Tampoco soporta a Jane Austen. “Todos sus libros iguales, obsesionados con los rituales amorosos. No puedo con Jane Austen y no me importa todo lo que le ocurre a esta mujer”.
La sala se convierte en un bosque de brazos levantados. Se disputan el micrófono; incluso Rodrigo Fresán, mencionado varias veces por su compatriota, alza la mano, sin alcanzar a intervenir. ¿Por qué tan punk y tan mainstream? “Nunca he sido punk y no hay más mainstream que los Sex Pistols”. Publicar en una editorial importante o acceder a espacios que le permitan vivir, no es una traición a nadie, sino una posibilidad legítima.
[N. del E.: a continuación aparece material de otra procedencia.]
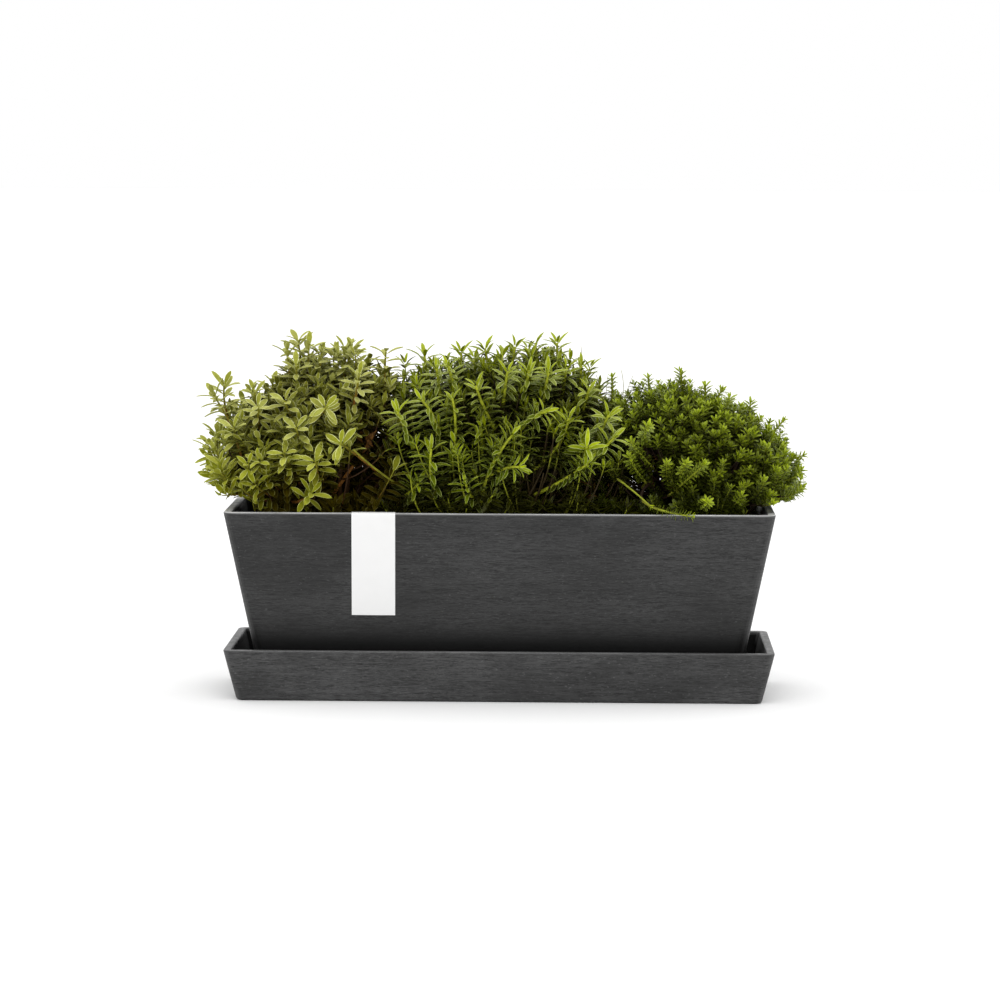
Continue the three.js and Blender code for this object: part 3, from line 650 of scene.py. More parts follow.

Archipiélago, un libro de 29 islas
El último libro de Mariana Enríquez es un acto de honestidad. No inventa lecturas. No simula haber leído lo que nunca leyó. No entiende cómo algunos sienten la obligación de hablar sobre lo que nunca leyeron, porque no son sinceros consigo mismos ni con sus lectores. No tiene librerías favoritas ni acumula libros en balde ni siente ese placer por oler los libros. Lee lo que le atrae, lo que le recomiendan sus amigos —como el mismo Rodrigo Fresán, sentado entre el público—, lo que despierta su curiosidad. La mayor parte de su biblioteca fue trasladada desde Buenos Aires hasta Tasmania, en Australia, donde actualmente radica.
Al terminar, intento verla.
Durante toda la conversación solo escuché su voz. Una columna de ladrillos y llena de libros me impidió que viese a Mariana Enríquez durante todo el conversatorio. Y quizá esa sea la verdadera experiencia de leer —o escuchar— a Mariana Enríquez: percibir que siempre hay un fantasma a tu lado. Una voz que emerge desde lo oscuro, desde lo cotidiano, para recordarnos que la literatura no consuela ni ilumina, sino que hiere, fascina y perturba.